OBJECTIVE » Your task is to extract every line from the material below exactly.
• • •
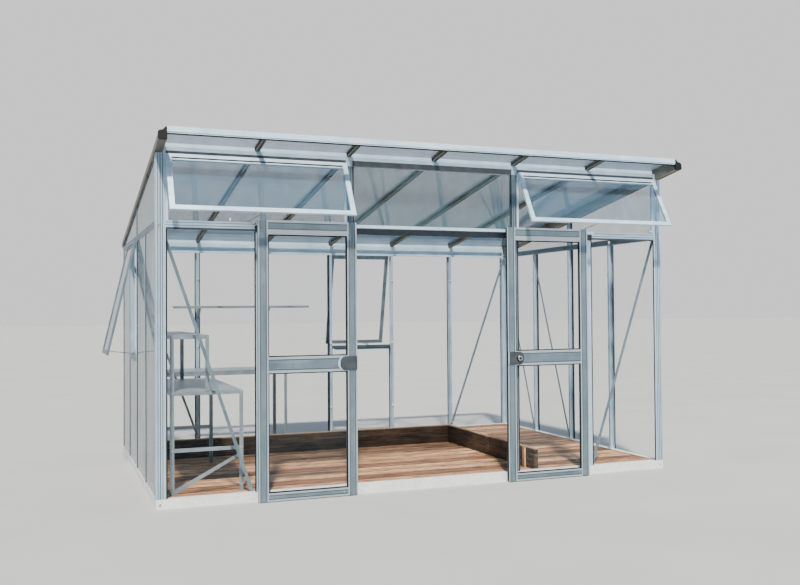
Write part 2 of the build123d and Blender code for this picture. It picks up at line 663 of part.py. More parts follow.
def make_roof():
    start = ROOF_START + FASCIA_WALL
    for line in range(1, BAYS_WIDE):
        section = [(bay_x(line) + x, y) for x, y in mirrored(RAFTER_HALF)]
        keep("rafters", ROOF * crosswise(section, ROOF_START + FASCIA_LEDGE, ROOF_END))
    for side in ("left", "right"):
        outline = at_end(end_rafter_section(), side)
        hollow = at_end(end_rafter_hollow(), side)
        keep("end_rafters", ROOF * crosswise(outline, ROOF_START + CAP_THICK, ROOF_END, hollow))
        cap = crosswise(at_end(end_cap_outline(), side), ROOF_START, ROOF_START + CAP_THICK)
        keep("fascia_end_caps", ROOF * cap)

    edges = [LEFT + END_BOX] + [bay_x(line) for line in range(1, BAYS_WIDE)] + [RIGHT - END_BOX]
    for bay in range(BAYS_WIDE):
        left_gap = PANE_SIDE + (WEB / 2 if bay > 0 else 0)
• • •
EXPECTED ANSWER »
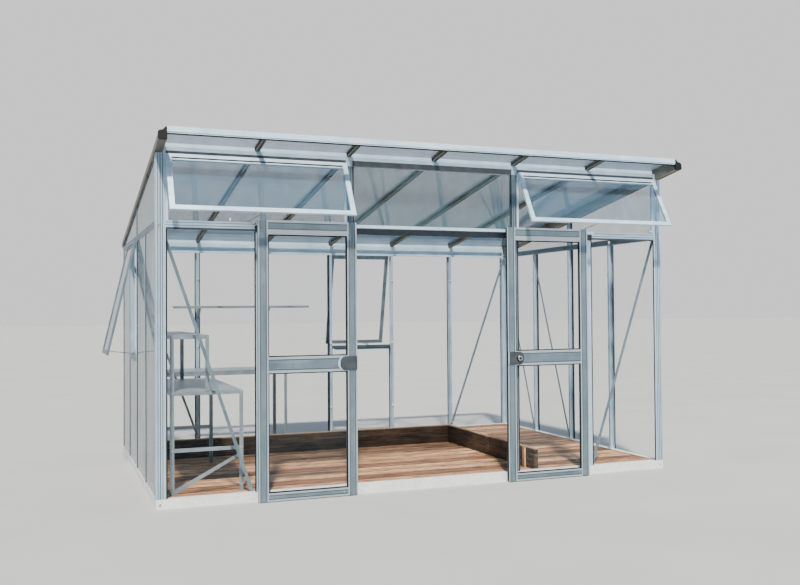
Write part 2 of the build123d and Blender code for this picture. It picks up at line 663 of part.py. More parts follow.
def make_roof():
    start = ROOF_START + FASCIA_WALL
    for line in range(1, BAYS_WIDE):
        section = [(bay_x(line) + x, y) for x, y in mirrored(RAFTER_HALF)]
        keep("rafters", ROOF * crosswise(section, ROOF_START + FASCIA_LEDGE, ROOF_END))
    for side in ("left", "right"):
        outline = at_end(end_rafter_section(), side)
        hollow = at_end(end_rafter_hollow(), side)
        keep("end_rafters", ROOF * crosswise(outline, ROOF_START + CAP_THICK, ROOF_END, hollow))
        cap = crosswise(at_end(end_cap_outline(), side), ROOF_START, ROOF_START + CAP_THICK)
        keep("fascia_end_caps", ROOF * cap)

    edges = [LEFT + END_BOX] + [bay_x(line) for line in range(1, BAYS_WIDE)] + [RIGHT - END_BOX]
    for bay in range(BAYS_WIDE):
        left_gap = PANE_SIDE + (WEB / 2 if bay > 0 else 0)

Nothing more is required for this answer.